Topics: tax investigations, third‑party records, IRS summons, tax criminal investigations

Summary

Background

Kevin Donaldson (formerly Merton Sweet) was the subject of an IRS examination of his tax returns for 1964–1967. The IRS served summonses on Acme Circus and its accountant seeking business records and testimony about payments to Donaldson. Donaldson obtained temporary court orders to block compliance, and the Government then sought judicial enforcement of the summonses.

Reasoning

The Court addressed whether Donaldson could intervene and whether the IRS may use third‑party summonses when an investigation might later lead to criminal charges. The majority said Donaldson lacked the kind of direct, legally protected interest needed to force intervention because the records belonged to Acme, not to him.

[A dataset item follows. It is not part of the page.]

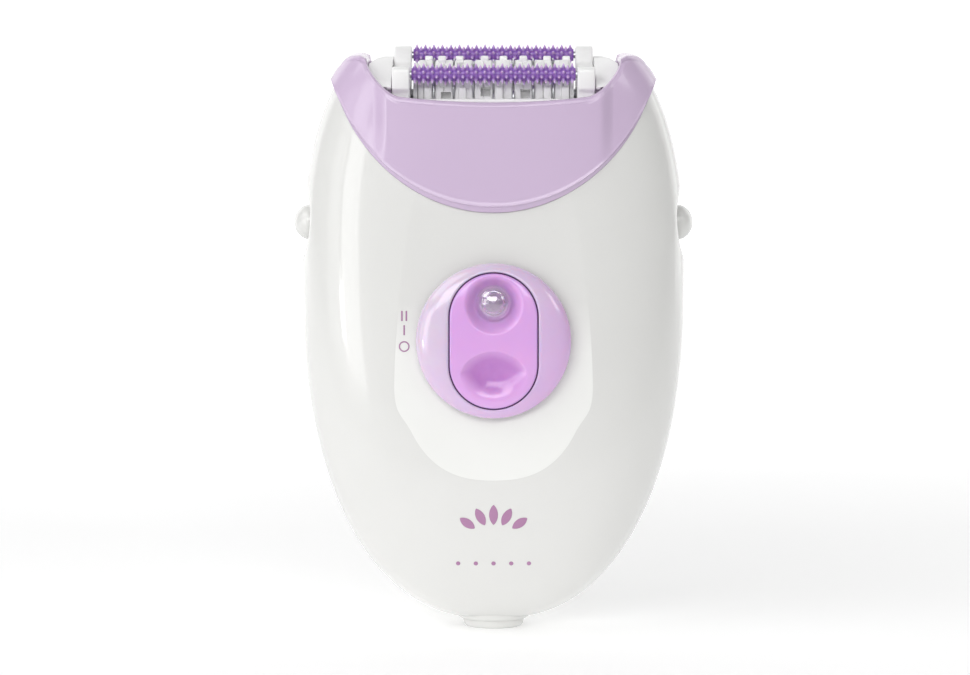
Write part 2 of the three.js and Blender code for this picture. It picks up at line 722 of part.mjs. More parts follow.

The Court also held that the tax code authorizes summonses for good‑faith investigations even if criminal prosecution is a possible outcome, so long as no recommendation to prosecute has been made.

Real world impact

The ruling makes it harder for a taxpayer who is only the subject of an investigation to block third‑party records from being examined by the IRS. Businesses and accountants can be required to produce records when legally summoned, and the IRS can use summonses during investigations that may have both civil and criminal aspects. Claims of privilege or proven abuse of process remain available at hearings.

Dissents or concurrances

Justice Douglas, in a concurrence, agreed with the result but warned that such investigative procedures resemble grand‑jury style inquiry and urged greater protections for the taxpayer, including the opportunity to confront witnesses and other procedural safeguards.